Не дай Бог, чтобы все словесности имели один язык, одно выражение: оно будет тогда вернейшим свидетельством, что посредственность стерла все отличительные черты. В обществе встречаешь пошлые лица, которые все на одно лицо. Образ гения может иметь черты, сходные с другим, но выражение их открывает прозорливому взору физиономию совсем отменную.

* * *

4-го августа 1819 г.

Иные мгновенные впечатления не только живее, но и полнее долговременных размышлений. Я вчера ехал один из шумной Багатели через уединенную, сумрачную рощу Лазенки. Сей одинокий, неосвещенный замок, сие опустение в резкой картине явили мне судьбу сей разжалованной земли, сего разжалованного народа.

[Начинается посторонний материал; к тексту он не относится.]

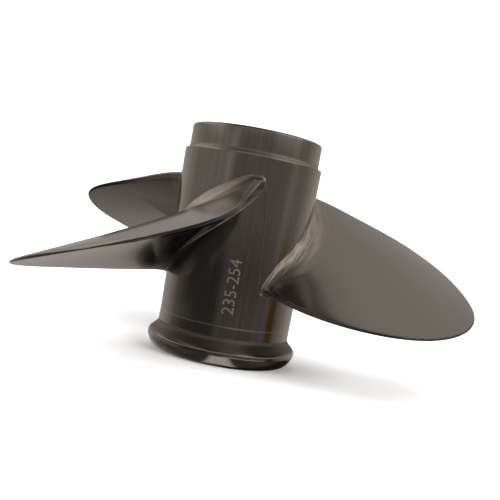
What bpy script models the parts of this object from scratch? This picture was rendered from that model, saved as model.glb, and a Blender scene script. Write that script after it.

Я часто размышлял об участи Польши, но злополучия ее всегда говорили уму моему языком политической необходимости. Тут в первый раз Польша сказалась мне голосом поэзии. Я ужаснулся! И готов был воскликнуть: «Государь, восставь Польшу! Ты поступишь в смысле природы, если душа твоя встревожена была ощущением, подобным моему! Но если слепое самолюбие ставит тебя на степень восстановителя народа, оставь это дело. Ты не совершишь его во благо. Человеческое несовершенство проглянет в сем подвиге божественном, и ты вынесешь с поприща своего негодование России и открытый лист на осуждение потомства».

* * *

В одном письме к г-же Неккер Томас говорил о строгом суждении парижан о царе Леаре в трагедии Дюсиса:

«Деспотический приговор сих преподавателей вкуса сходствует немало с государственными постановлениями некоторых государей, кои, чтобы покровительствовать скудным заведениям отечественным, преграждают привоз изделий богатых мануфактур чуждого народа. Негодующие бедняки издают законы против богатств, коих у них нет, и гордятся потом экономической своей нищетой.

Иные говорят, что такие трагедии хороши только для народа. Мне кажется, что никогда гордость так унижена не была, как сим различием: ибо с одной стороны ставят нравственность и чувство; с другой – критику и вкус; сим последним отдается преимущество. Ничто, может быть, так хорошо не доказывает, что у просвещенных народов некоторый вкус усовершенствовался почти всегда в ущерб нравственности. Может быть, чем народ развращеннее, тем вкус его чище».

* * *

Суворов писал к адмиралу Рибасу: «Непобедимый Дориа! Для Вашего превосходительства настало время взять в плен преемника Барбароссы».

Преданнейший слуга

Ал. Суворов».

Он писал к человеку, которого подозревал в том, что он худо о нем говорил и обманывал его дружбу: «Я не знаю ваших несовершенств, но знаю ваши хорошие качества: сущность сношений, истина приличий, вот дружба (realite de rapports, verite de convenance, c'est l'amitie)».